Stored rows ::
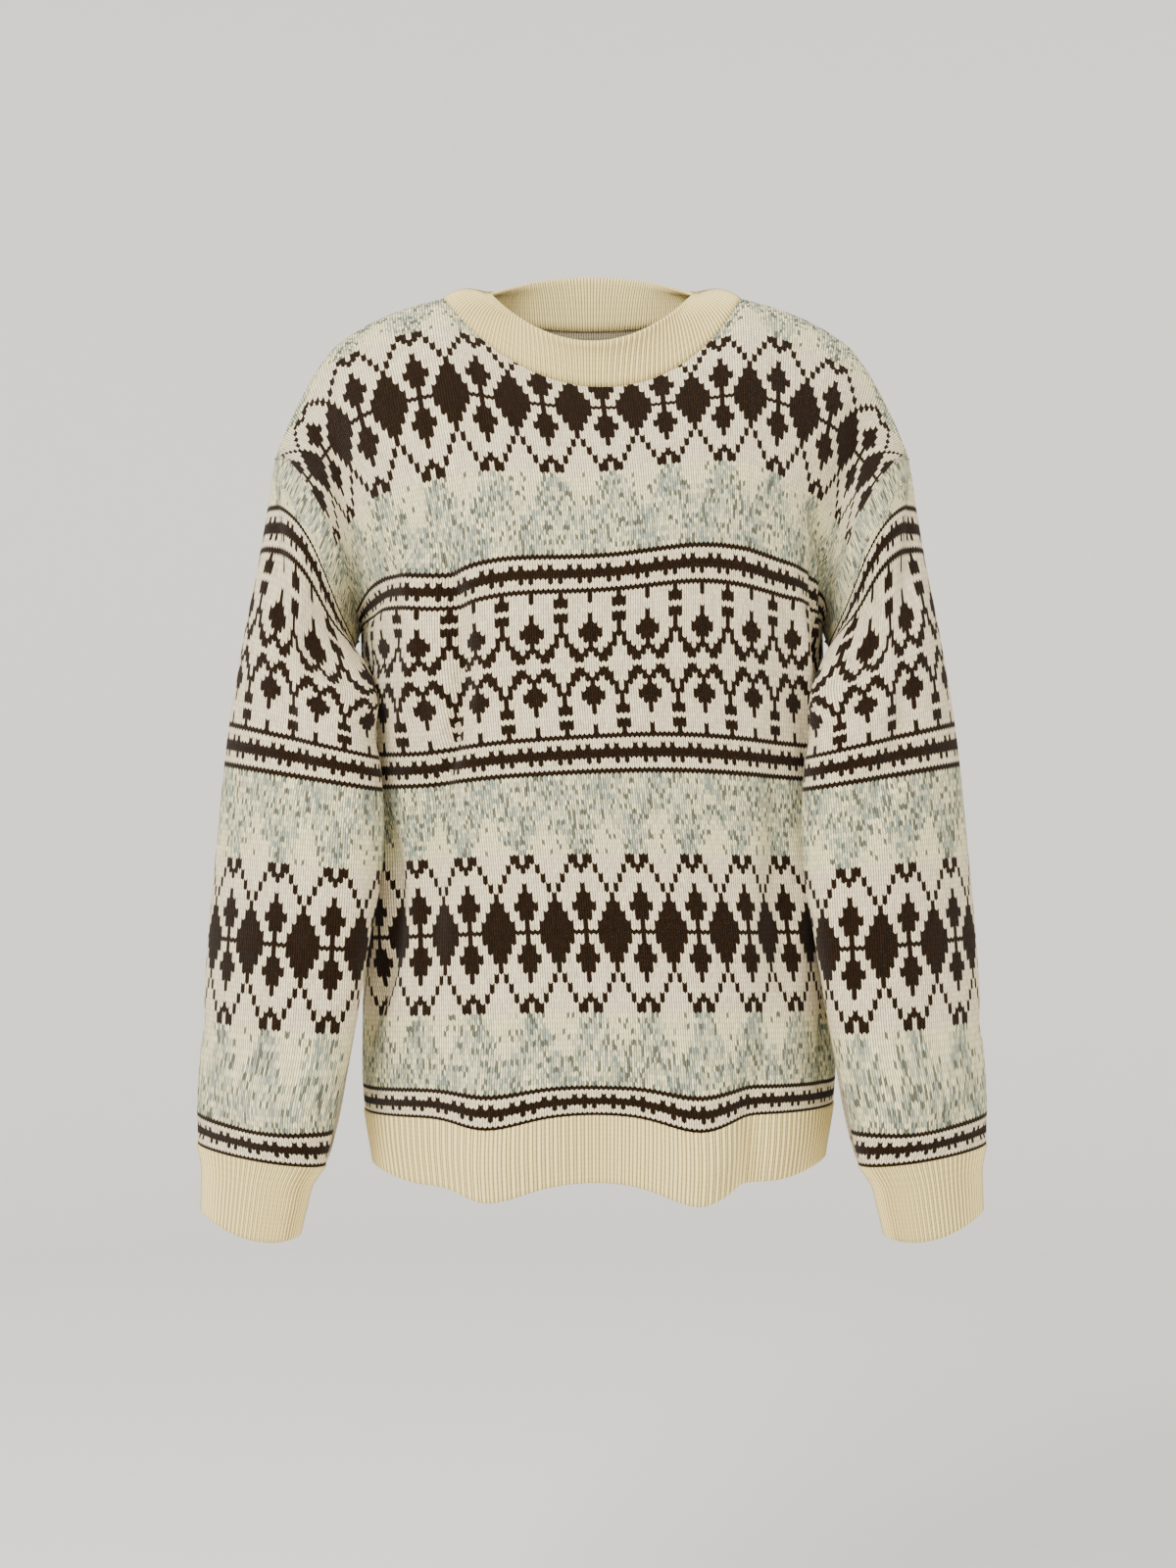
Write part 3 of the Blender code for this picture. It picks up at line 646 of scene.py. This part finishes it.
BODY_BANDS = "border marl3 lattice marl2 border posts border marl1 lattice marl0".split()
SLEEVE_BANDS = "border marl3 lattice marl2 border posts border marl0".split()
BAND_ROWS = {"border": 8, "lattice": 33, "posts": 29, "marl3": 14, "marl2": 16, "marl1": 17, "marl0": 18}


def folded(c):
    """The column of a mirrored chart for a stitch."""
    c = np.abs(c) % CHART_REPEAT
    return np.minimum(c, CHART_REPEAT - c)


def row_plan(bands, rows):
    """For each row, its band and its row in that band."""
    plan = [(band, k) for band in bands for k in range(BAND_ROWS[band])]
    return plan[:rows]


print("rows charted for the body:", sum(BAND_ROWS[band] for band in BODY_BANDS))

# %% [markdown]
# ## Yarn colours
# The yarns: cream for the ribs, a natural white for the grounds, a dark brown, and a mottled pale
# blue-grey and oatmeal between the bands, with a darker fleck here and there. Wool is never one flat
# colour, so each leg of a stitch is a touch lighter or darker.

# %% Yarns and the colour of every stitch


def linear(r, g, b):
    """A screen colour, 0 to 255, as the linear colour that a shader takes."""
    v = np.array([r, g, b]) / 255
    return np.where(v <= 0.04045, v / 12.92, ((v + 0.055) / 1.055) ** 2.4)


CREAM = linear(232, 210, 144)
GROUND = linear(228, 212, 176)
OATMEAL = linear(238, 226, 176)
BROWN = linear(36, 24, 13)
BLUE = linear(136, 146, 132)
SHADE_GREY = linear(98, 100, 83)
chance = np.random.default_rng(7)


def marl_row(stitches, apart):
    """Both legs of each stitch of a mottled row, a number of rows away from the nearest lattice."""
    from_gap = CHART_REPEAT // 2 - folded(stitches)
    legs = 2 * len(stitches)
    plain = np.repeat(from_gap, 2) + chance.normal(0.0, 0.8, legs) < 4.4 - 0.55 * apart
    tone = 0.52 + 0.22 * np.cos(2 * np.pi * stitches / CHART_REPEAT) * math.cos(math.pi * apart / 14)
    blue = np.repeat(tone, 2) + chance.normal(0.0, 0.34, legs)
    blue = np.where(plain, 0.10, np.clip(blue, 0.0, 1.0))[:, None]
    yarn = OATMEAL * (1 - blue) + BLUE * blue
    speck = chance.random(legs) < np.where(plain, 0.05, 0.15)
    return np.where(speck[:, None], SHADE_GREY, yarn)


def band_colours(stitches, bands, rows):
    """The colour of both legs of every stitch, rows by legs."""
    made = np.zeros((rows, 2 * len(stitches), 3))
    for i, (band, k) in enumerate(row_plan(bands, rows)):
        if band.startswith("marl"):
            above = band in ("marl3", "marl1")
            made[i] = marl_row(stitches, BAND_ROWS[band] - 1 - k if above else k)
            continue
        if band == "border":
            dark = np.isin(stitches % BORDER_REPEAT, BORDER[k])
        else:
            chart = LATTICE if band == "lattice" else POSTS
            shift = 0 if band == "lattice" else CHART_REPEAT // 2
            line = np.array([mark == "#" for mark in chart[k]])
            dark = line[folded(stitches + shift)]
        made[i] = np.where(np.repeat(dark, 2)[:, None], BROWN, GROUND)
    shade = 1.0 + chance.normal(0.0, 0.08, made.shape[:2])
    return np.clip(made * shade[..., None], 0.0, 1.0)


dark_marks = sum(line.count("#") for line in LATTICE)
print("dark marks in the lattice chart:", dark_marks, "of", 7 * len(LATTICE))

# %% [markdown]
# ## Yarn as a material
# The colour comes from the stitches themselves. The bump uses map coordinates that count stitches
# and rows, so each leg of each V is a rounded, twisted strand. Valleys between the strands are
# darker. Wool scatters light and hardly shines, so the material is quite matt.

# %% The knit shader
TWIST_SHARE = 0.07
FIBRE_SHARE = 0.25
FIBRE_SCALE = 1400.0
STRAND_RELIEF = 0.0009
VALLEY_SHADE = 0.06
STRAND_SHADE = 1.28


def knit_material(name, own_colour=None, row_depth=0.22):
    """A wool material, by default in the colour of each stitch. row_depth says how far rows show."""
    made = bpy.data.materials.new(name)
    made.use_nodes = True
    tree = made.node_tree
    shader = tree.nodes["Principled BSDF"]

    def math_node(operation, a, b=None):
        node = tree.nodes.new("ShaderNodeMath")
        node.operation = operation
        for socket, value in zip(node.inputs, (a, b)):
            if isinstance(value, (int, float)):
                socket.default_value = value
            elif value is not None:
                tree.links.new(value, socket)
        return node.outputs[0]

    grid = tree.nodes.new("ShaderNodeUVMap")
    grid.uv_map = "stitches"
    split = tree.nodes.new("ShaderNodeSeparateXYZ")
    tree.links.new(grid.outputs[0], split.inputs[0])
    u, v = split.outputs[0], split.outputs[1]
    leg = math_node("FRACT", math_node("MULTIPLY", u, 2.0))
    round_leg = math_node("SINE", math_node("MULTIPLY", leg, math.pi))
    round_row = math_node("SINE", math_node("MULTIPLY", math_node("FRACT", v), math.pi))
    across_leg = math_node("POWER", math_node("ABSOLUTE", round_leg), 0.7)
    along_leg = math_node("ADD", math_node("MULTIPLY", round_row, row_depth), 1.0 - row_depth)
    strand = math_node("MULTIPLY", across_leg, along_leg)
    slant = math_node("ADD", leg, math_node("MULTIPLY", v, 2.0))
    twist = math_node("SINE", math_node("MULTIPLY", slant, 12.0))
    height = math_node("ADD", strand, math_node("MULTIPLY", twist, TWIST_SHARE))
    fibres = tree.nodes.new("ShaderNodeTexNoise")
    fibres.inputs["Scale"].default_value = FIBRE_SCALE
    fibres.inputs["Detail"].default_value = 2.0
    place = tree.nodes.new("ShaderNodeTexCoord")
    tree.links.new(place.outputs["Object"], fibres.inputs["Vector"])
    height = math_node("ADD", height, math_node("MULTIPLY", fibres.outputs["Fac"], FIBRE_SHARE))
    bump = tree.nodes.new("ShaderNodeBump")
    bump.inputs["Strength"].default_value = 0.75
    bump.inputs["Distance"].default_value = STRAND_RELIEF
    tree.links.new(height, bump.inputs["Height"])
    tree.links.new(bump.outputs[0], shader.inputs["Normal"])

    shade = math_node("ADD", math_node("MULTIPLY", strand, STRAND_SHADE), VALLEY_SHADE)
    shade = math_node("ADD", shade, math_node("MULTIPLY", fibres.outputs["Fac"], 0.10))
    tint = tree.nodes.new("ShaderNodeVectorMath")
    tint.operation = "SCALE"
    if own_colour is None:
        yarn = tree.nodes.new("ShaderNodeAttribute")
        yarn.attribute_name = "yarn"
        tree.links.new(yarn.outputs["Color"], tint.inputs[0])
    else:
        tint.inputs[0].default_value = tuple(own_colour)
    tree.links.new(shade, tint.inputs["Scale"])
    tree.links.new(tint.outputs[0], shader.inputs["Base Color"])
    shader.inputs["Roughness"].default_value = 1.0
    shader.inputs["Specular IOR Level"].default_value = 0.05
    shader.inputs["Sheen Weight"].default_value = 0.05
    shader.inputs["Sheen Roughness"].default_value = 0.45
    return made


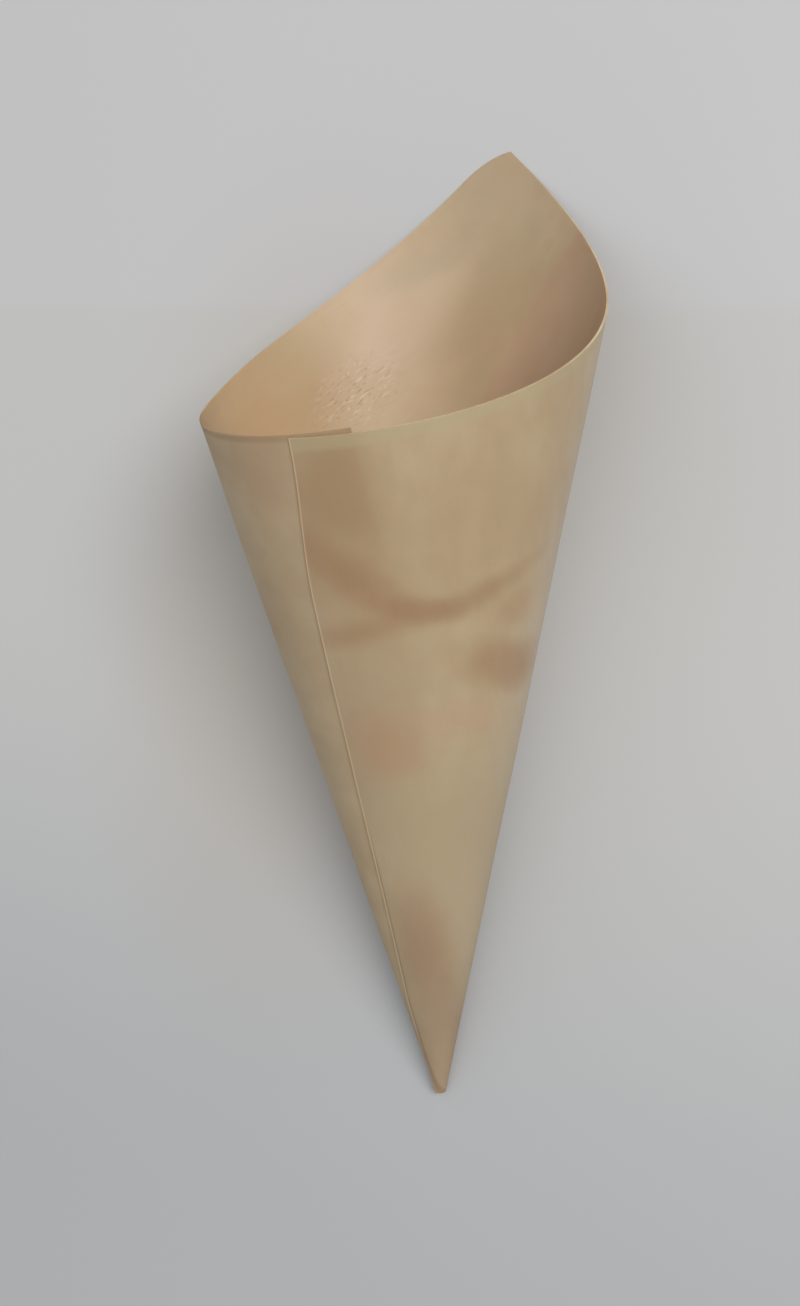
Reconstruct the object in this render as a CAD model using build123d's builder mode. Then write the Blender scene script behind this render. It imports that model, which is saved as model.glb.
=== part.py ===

Exercise task ::
Search the records for the string "that" and return every line in which it occurs.

Written reply ::
    """For each row, its band and its row in that band."""
    """A screen colour, 0 to 255, as the linear colour that a shader takes."""
# The colour comes from the stitches themselves. The bump uses map coordinates that count stitches
Reconstruct the object in this render as a CAD model using build123d's builder mode. Then write the Blender scene script behind this render. It imports that model, which is saved as model.glb.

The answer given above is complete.